In the relationship between the family and "their" family office, trust is the condition sine qua non; expertise can be bought in almost all areas – trust cannot! This relationship of trust and the absence of conflicts of interest is also the primary advantage of a private family office – in addition to the often cited control or unre­stricted ability to act across all asset components.
 
What is shaping the family office landscape today? More diversification, hence, the spreading of assets across different asset classes and into different currencies, economic regions/jurisdictions, continues to be a phenomenon that affects many large private assets. We also include diversification within individual asset classes such as real estate – for instance. Due to the still moderate financing costs with further increasing asset prices, it can be seen in this context that illiquid assets will continue to play an important role in the investment strategy of family offices in the future.
 
In connection with the goal of a broader positioning of assets, the question automatically arises as to how diversification is implemented. The single-family office is usually located at the headquarters of the family business – the search for suitable investments abroad and their valuation and subsequent management are hurdles on the way to internationally diversified assets that should not be underestimated.

 

Therefore – in addition to the selection and mandating of international investment managers – the exchange of information between family offices is gaining in importance; investment and advisory services from other family offices are increasingly being used. Club deals between several family offices or co-investments are also in­creasingly playing a role. In addition to cost degression effects (due diligence) on the one hand, family offices that have built up experience and expertise in individual areas over years or generations – for example in agriculture, real estate, ship­ping, and corporate investments –  are taking advantage of the desire for more diver­sification in an "entrepreneurial" way: they are opening themselves up to participation by other families and family offices via suitable investment vehicles.

 
The increasing diversification of assets is, however, not only evident in asset allocation but is also clearly visible at the structural level of family offices. For some years now, we have noticed that structural adjustments in the form of increasing externalisation are taking place because of greater diversification (and the associated need for expert knowledge).
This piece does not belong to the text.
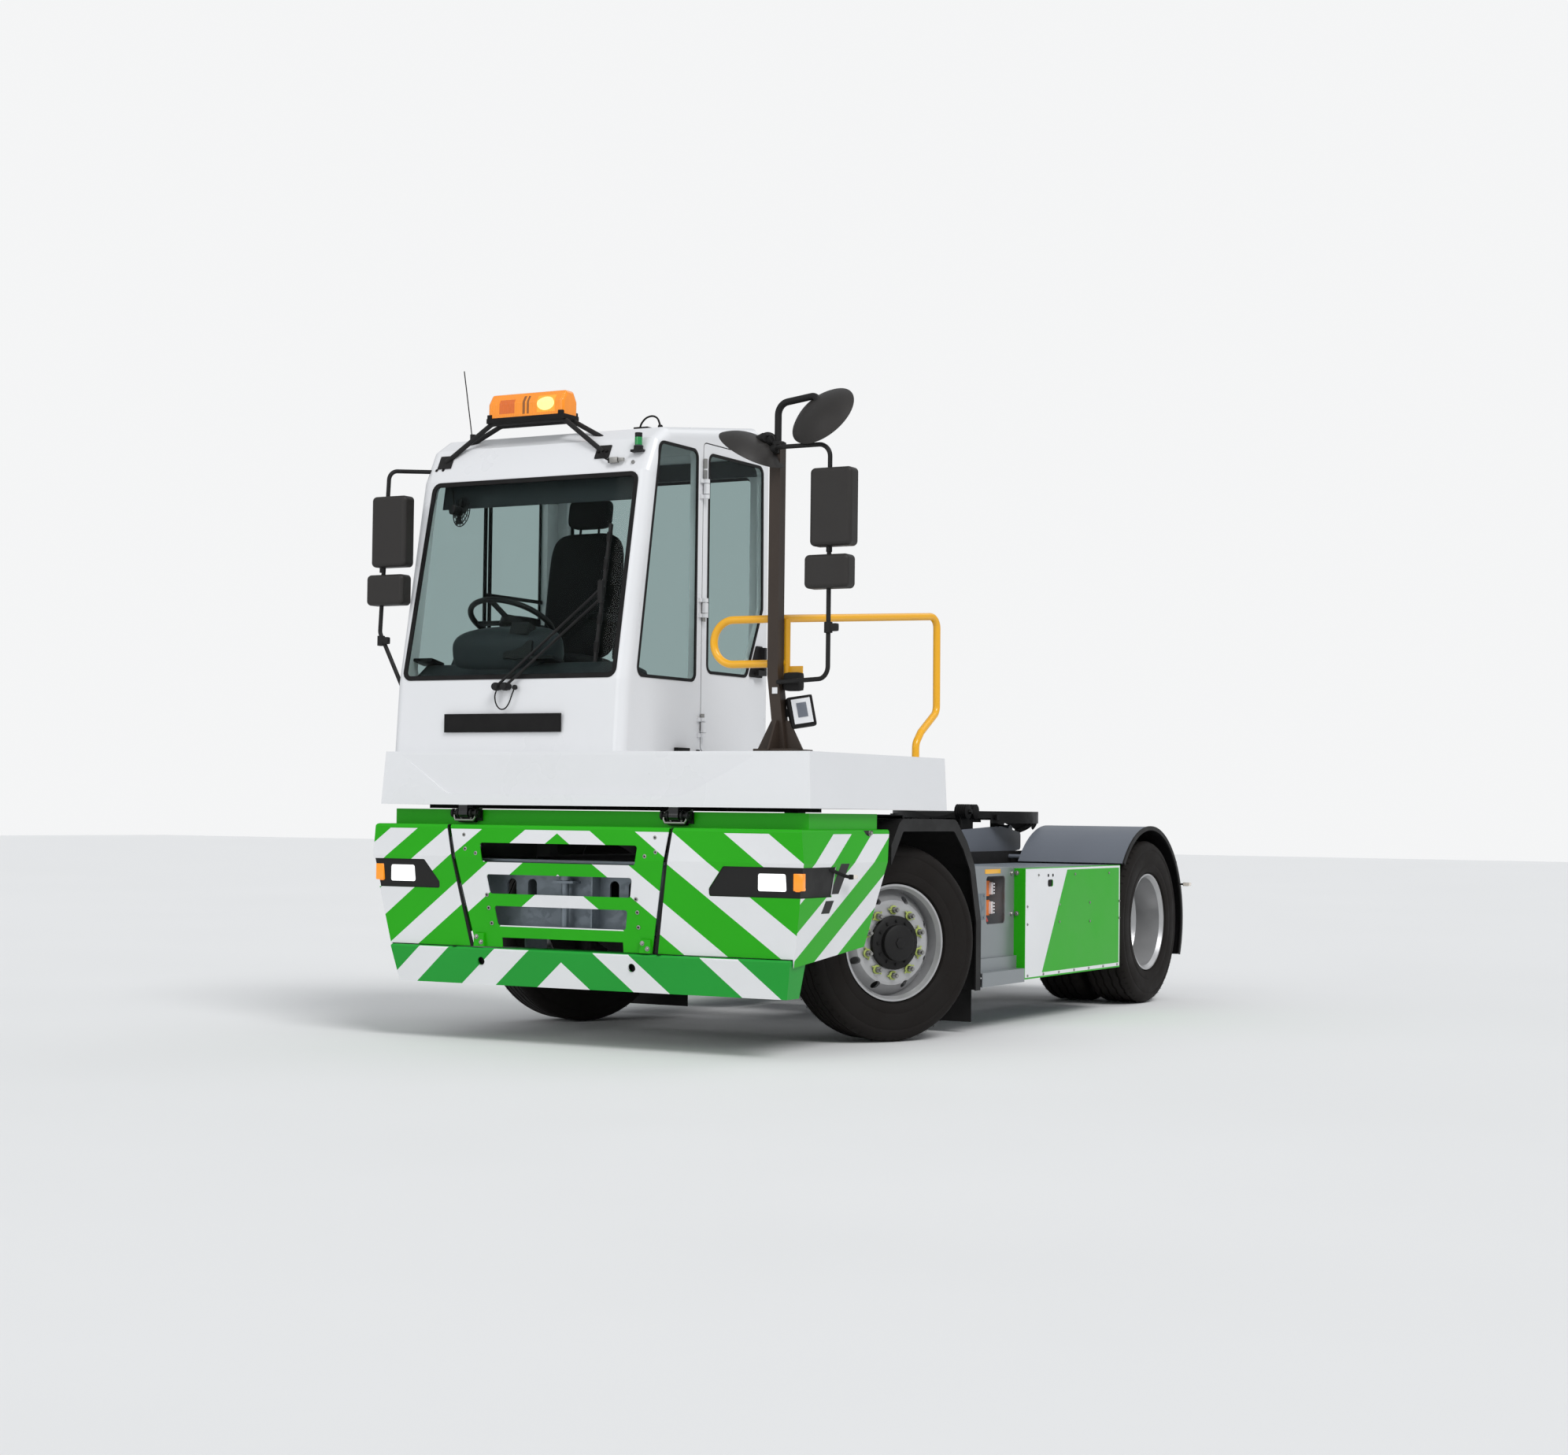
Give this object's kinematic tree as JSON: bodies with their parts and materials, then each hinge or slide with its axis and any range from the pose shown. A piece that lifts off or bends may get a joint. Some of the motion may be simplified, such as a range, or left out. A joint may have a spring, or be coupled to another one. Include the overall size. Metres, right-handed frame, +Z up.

This development is particularly noticeable in the area of reporting and controlling.
 
In principle, legal and tax advice are particularly externalised, and strategic asset planning is generally inter­nalised. The main reasons for internalisation are the desire for discretion and economies of scale. Ex­ternal­isation is mainly due to the elimination of fixed costs and the increasing need for expert knowledge, with the degree of internalisation generally increasing as assets grow.
 
Due to the recognisable opening to other families and against the background of diversification and inter­national­isation – family offices still represent the most discreet and at the same time most heterogeneous area of asset management.